La campagne électorale qui s’annonce se déclinera sur un mode défensif, sur les sentiments, les émotions, la peur de l’Autre, l’intérêt immédiat, la promesse corporatiste et les électeurs seront conviés à un acte profondément moral avec la présence de l’épouvantail FN dans le champ politique, révélateur de l’incurie de l’offre. Ce pourrait être au final une « drôle de campagne » avec une ligne de démarcation « front-front » pas si étanche que cela. À jouer de la triangulaire, la gauche de gouvernement pourrait perdre le citoyen dans une espèce de triangle des Bermudes électoral. On peut déjà dire que ses tactiques électorales de court terme, avec dans le viseur l’objectif de la présidentielle 2017, nuisent à l’avenir du pays en installant durablement dans l’imaginaire politique français Marine Le Pen dans le rôle d’une alternative respectable.

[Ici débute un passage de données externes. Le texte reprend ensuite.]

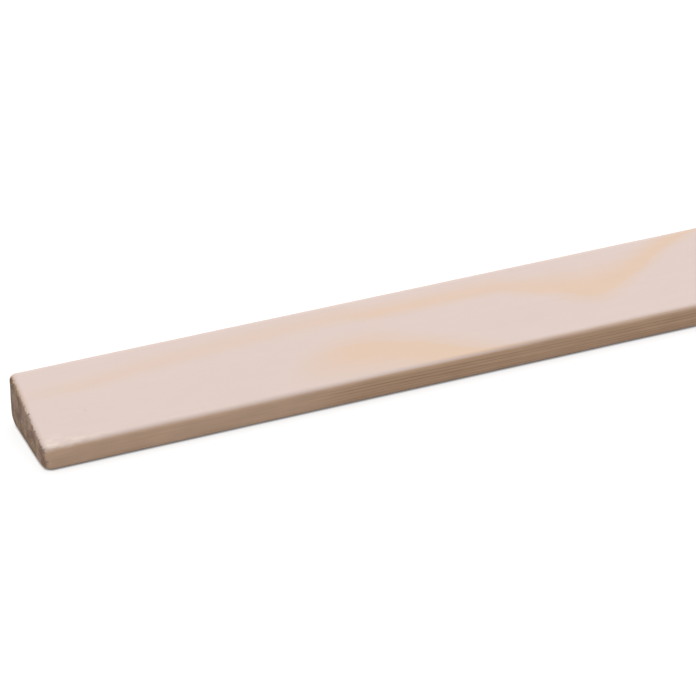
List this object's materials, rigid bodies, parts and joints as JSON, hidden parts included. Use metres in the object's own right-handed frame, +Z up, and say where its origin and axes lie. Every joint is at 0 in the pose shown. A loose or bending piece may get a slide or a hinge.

Cela est d’autant plus inquiétant que le thermomètre nationaliste français, toujours à bonne température, est sensible aux accès de fièvre. Il n’y a malheureusement pas – ce serait trop simple – que la hauteur de flamme du Front National à surveiller. Le pathétisme du nationalisme français se révèle dans un spectre politique plus large qui transcende la frontière politique droite-gauche. Il est évident que le terreau nationaliste, celui qui a pour horizon politique réflexif la frontière et son chapelet de sujets traités sur un mode binaire dans un souci de préservation d’une unité fantasmée, produit son cortège de nostalgiques incollables sur leurs références idéologiques puisées aux XVIIIᵉ et XIXᵉ siècles. Ces « cultivés + » de l’école française aiment caresser dans le sens du poil – quand celui-ci se hérisse – le chauvinisme populaire. Cet esprit « Ligne Maginot » comme l’aurait qualifié Mendès France vient une nouvelle fois de s’exprimer par la voix du représentant d’un autre front. Dans un pamphlet intitulé « Le hareng de Bismarck », Jean-Luc Mélenchon, leader du Front de Gauche, a vomi une diatribe « anti-boches » ! Un nectar psychiatrique ! Cela ne nous rajeunit pas en nous renvoyant à la mémoire ces nombreux « poilus » qui ont compris tardivement, à la lueur des combats et au prix de leur vie, que le nationalisme conduit à la boue des tranchées, dans des guerres qui n’annulent pas les classes mais les purgent en organisant leur massacre entre elles. Les surenchères politiques et intellectuelles en faveur d’une expression nationaliste décomplexée flirtant avec le populisme, la démagogie et un amour inconsidéré pour les « grands hommes », à l’instar de Napoléon, créent un climat cocardier favorable à la radicalisation de la campagne qui se confondra une nouvelle fois avec un tour préliminaire de la présidentielle. Pas sûr que les régions en sortent grandit au pays du centralisme.
Il y a pourtant un espace politique qui se dégage à gauche pour une offre fédéraliste. Elle sera évidemment parée de tous les défauts dont le plus incorrect vu du rocher nationaliste serait le hors sujet qualifié tout de go d’identitaire. Traduction : « ennemi de la République ». Face à cette religion fondatrice de la légitimité française, le risque est de voir émerger dans un jeu de miroir une force bretonne aux accents nationalistes, nourrie par l’échec parlementaire à redonner à la Bretagne sa géographie et à porter une ambition fédéraliste en France. Dans le cas d’espèce, soigner le mal par le mal, avec la même posologie élitiste et fantasmé que l’État national, ne semble pas très approprié. Ce n’est pas d’une réaction sous le coup de la colère et des frustrations dont ont besoin les citoyens, mais d’une véritable offre politique de gauche, territorialisée, moderne dans son fonctionnement, crédible dans son projet et ses propositions. C’est peut-être une des manières d’échapper à l’ennui politique et au récif nationaliste qui affleure sur un chemin dangereux et fascinant pour une démocratie qui semble orpheline de sa sève, le choix…par conséquent le débat politique argumenté. Dans un contexte où la pauvreté augmente et où les cerveaux ne sont guère paisibles, l’indignation sonne comme un aveu d’impuissance. Loin de ce fatalisme des biens pensants, la gauche fédéraliste bretonne a le devoir de s’organiser afin que l’on entende la modernité de sa proposition démocratique.